• _TASK REQUIREMENTS_
Begin at the first line and end at the line containing "import * as THREE from 'three';". Extract exactly those lines.

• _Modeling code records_
----------
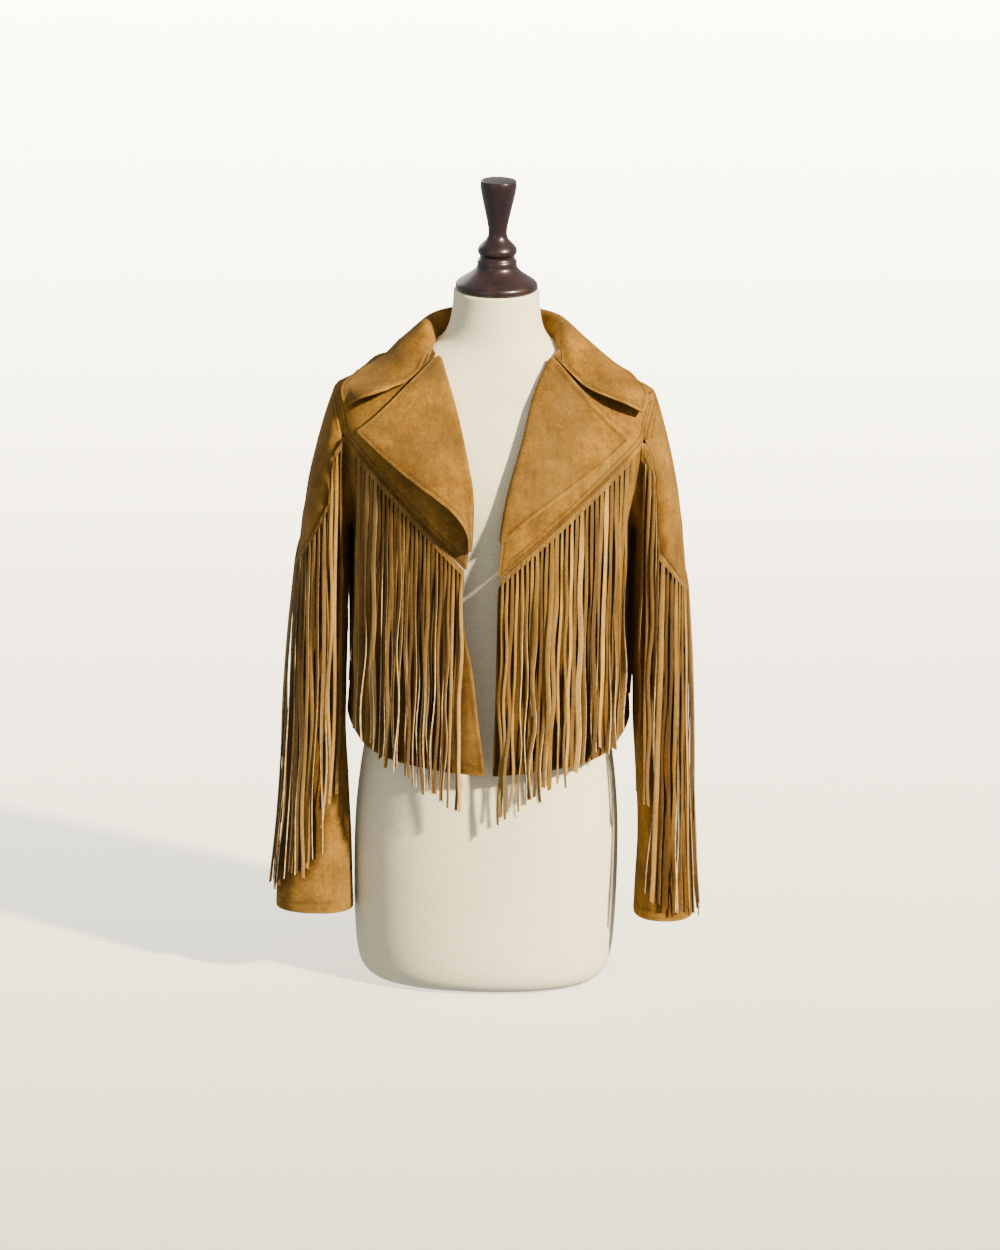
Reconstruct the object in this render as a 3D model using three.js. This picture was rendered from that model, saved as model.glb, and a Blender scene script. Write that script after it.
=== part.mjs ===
// Fringed suede jacket on a limbless dress form.
// Millimetres, +Z up. The front of the jacket faces -Y and the wearer's left is +X.
import * as THREE from 'three';

// Driving sizes
const SUEDE = 2;
const FRINGE_SUEDE = 1.5;
const SEAM_GAP = 0.3;
const SEAT_GAP = 0.9;
const UNDERARM_Z = 560;
const SHOULDER_TIP_Z = 727;
const ARMHOLE_HALF_DEPTH = 60;
const YOKE_JOINT_Z = 680;
const NECK_SIDE_Z = 785;
const ROLL_TOP_Z = 773;
const BACK_YOKE_POINT_Z = 575;
const ROLL_RADIUS = 3;
const DEGREE = Math.PI / 180;
const SIDE = 90 * DEGREE;

/** Turns plain rows into rows with named columns. */
const table = (columns, rows) =>
  rows.map((row) => Object.fromEntries(columns.map((column, i) => [column, row[i]])));

// Inside face of the jacket's body: half width, depth to the front and to the back, roundness
const BODY_SECTIONS = table(['z', 'side', 'front', 'back', 'power'], [
  [200, 170, 127, 122, 2.4],
  [281, 169, 127, 120, 2.4],
  [325, 168, 127, 118, 2.4],
  [400, 164, 127.5, 113, 2.4],
  [500, 163, 128, 107, 2.4],
  [560, 165, 128, 104, 2.4],
  [600, 172, 126, 103, 2.45],
  [640, 184, 119, 102, 2.55],
  [680, 192, 105, 100, 2.6],
  [700, 193, 96, 97, 2.55],
  [715, 192.5, 88, 94, 2.45],
  [727, 190, 80, 90, 2.3],
  [737, 170, 75, 85, 2.2],
  [747, 150, 70, 80, 2.1],
  [767, 110, 61, 72, 2.05],
  [776, 92, 58, 69, 2],
  [787, 70, 54, 65, 2],
  [800, 60, 52, 60, 2],
]);

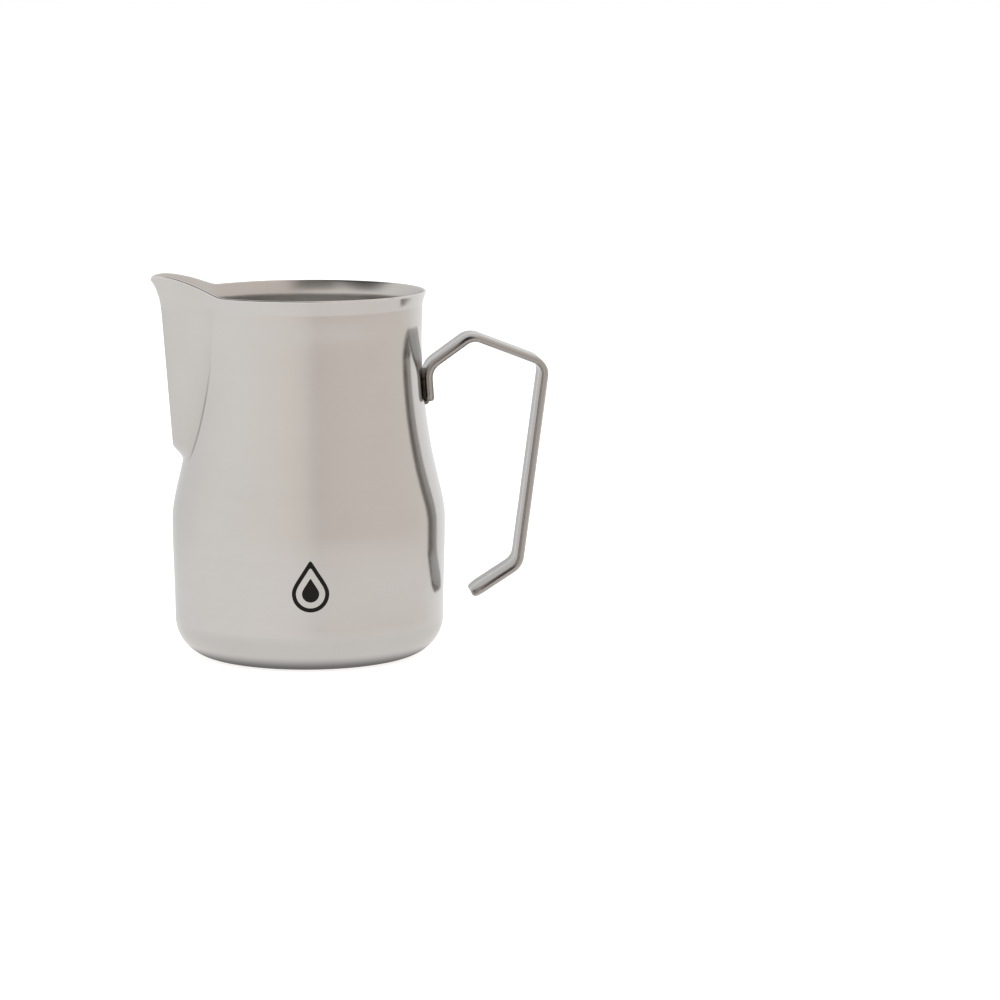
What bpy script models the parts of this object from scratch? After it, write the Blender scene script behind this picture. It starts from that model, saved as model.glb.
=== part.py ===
"""Milk frothing pitcher: a drawn steel shell with a pressed spout, and a bent strap handle welded to it.

Sizes are in metres and +Z is up. The origin is the centre of the base, on the surface that it stands on.
The spout points along -X and the handle along +X, so the pitcher is the same on both sides of Y = 0.
"""
import math

import bmesh
import bpy
import numpy as np

# Clearance between pieces that touch on the real object.
TOUCH_GAP = 0.0003

# Shell: the turned profile, from the table up.
WALL = 0.0008
RIM_HEIGHT = 0.1188
BELLY_RADIUS = 0.04455
BELLY_HEIGHT = 0.0445
BELLY_FOOT_INSET = 0.00065
BASE_CORNER_RADIUS = 0.0126
SHOULDER_INSET = 0.0021
SHOULDER_HEIGHT = 0.0574
SHOULDER_SLOPE = -0.25
NECK_RADIUS = 0.0371
NECK_DROP = 0.016
MOUTH_RADIUS = 0.0374
LIP_FLARE = 0.0012
LIP_DROP = 0.0042
LIP_CURVE = 1.3

# Spout: a crest pressed out of the neck, with a flank down each side.
SPOUT_FOOT_RISE = 0.0064
SPOUT_FOOT_LENGTH = 0.0058
SPOUT_FOOT_STEP = 0.0043
SPOUT_CREST_STEP = 0.0104
SPOUT_REACH = 0.0134
SPOUT_CURL_DROP = 0.0115
SPOUT_CURL_CURVE = 4
SPOUT_FOOT_HALF_ANGLE = math.radians(12)
SPOUT_MOUTH_HALF_ANGLE = math.radians(36)
HALF_ANGLE_CURVE = 0.55
CREST_SOFTNESS_AT_FOOT = 0.09
CREST_SOFTNESS_AT_RIM = 0.055
CREASE_AT_FOOT = 0.0003
CREASE_AT_RIM = 0.0025
LEAST_CREASE = 0.1
FAR_SIDE_LIMIT = 0.1

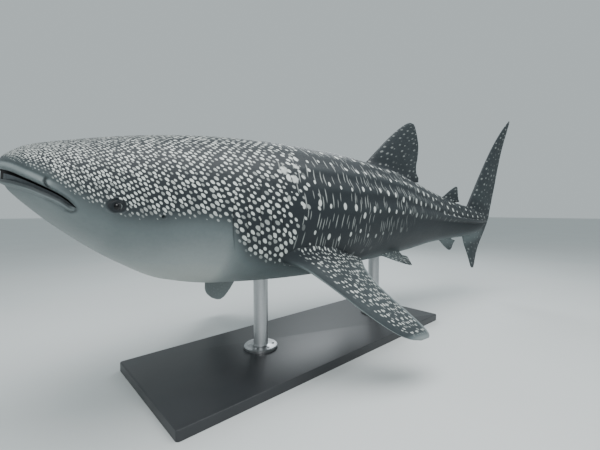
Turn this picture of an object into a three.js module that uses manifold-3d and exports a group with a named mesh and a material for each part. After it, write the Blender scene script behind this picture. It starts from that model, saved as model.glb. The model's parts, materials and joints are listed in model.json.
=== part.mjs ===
// A whale shark, life size, held by a plain display stand.
// Millimetres, +Z up. The shark is built straight and level in a frame of its own, with the
// snout at x = 0 and the tail at +x. One function then bends the tail, and one group tips the
// whole animal nose up and to its left side. The stand is built in the level frame.
import * as THREE from "three";
import Module from "manifold-3d";
import { mergeVertices } from "three/addons/utils/BufferGeometryUtils.js";

// Driving sizes
const LENGTH = 6000; // snout to the tip of the tail fin, with the fin laid back straight
const AROUND = 48; // sides of a cross-section of the body
const GAP = 0.3; // clearance kept where two pieces meet
const NOSE_UP = THREE.MathUtils.degToRad(4.42);
const BANK_LEFT = THREE.MathUtils.degToRad(4.01);

// Where the body is parted, in shares of the length
const HEAD_END = 0.145;
const GILLS_END = 0.218;
const TRUNK_END = 0.6;
const STALK_END = 0.74;
const CORE_END = 0.812; // of the stalk inside the tail fin

// The stand
const SNOUT_HEIGHT = 1290; // of the snout above the floor
const BASE_SIZE = { x: 2700, y: 1000, z: 60 };
const BASE_CENTRE_X = 1950; // behind the snout, near the centre of mass
const ROD_RADIUS = 55;
const ROD_STATIONS = { front: 0.255, rear: 0.485 };
const ROD_TOP_DEPTH = 60; // how far a rod would run into the belly before it is trimmed
const COLLAR = { radius: 130, height: 24, bevel: 7 };

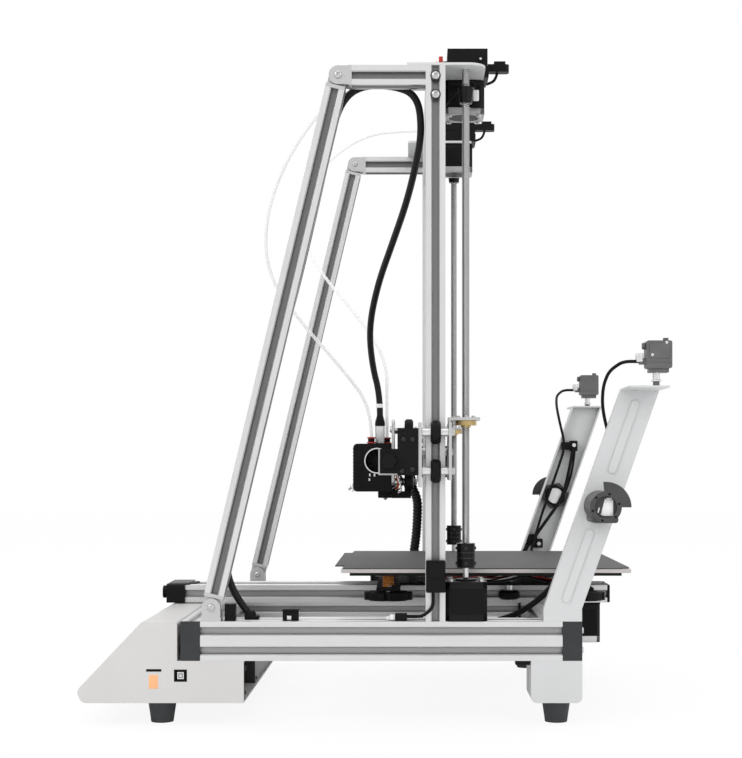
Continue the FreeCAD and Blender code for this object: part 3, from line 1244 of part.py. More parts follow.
----------
• _OUTPUT FOR THIS TASK_
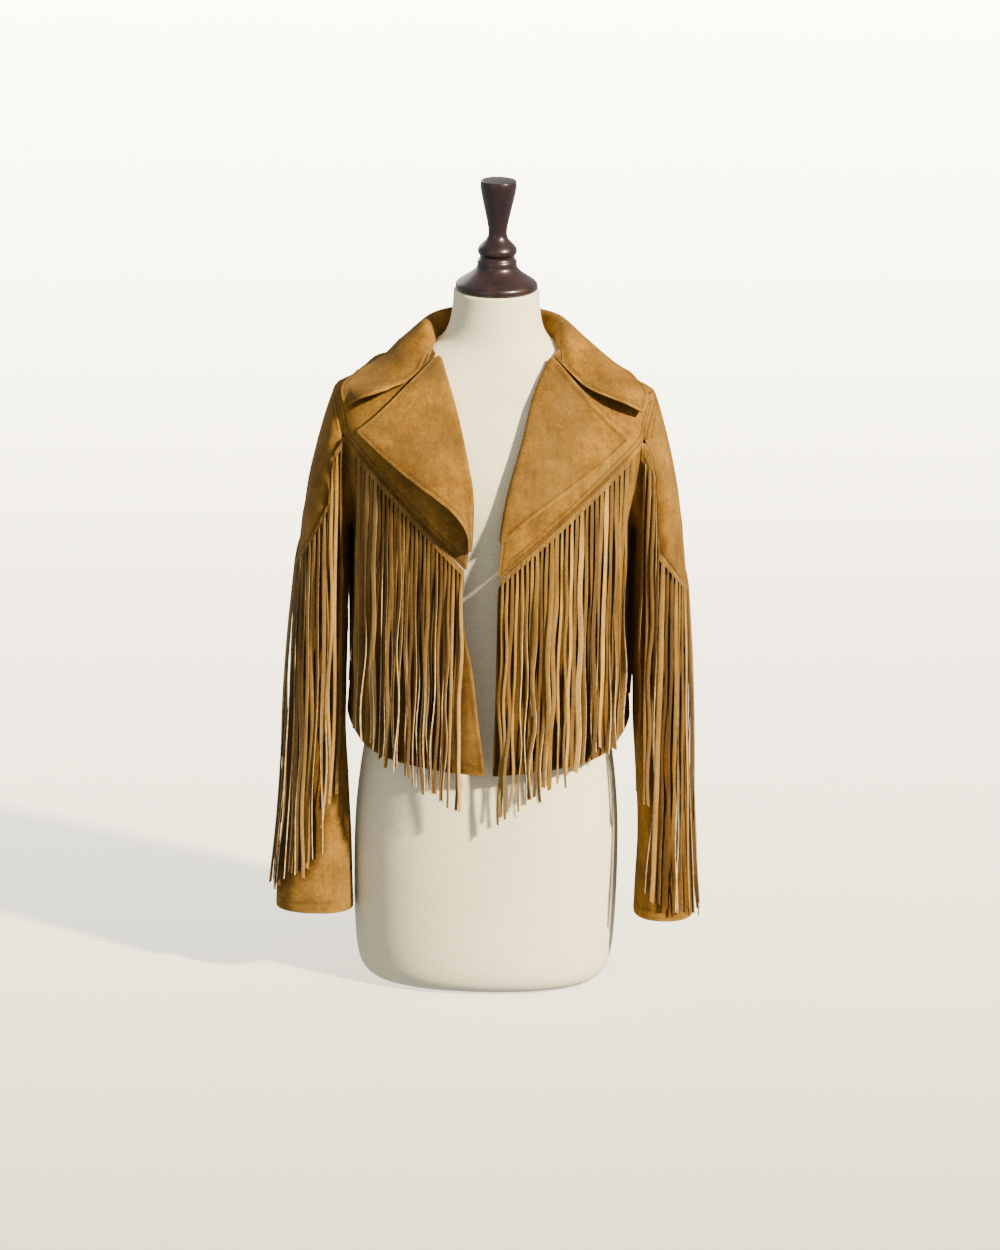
Reconstruct the object in this render as a 3D model using three.js. This picture was rendered from that model, saved as model.glb, and a Blender scene script. Write that script after it.
=== part.mjs ===
// Fringed suede jacket on a limbless dress form.
// Millimetres, +Z up. The front of the jacket faces -Y and the wearer's left is +X.
import * as THREE from 'three';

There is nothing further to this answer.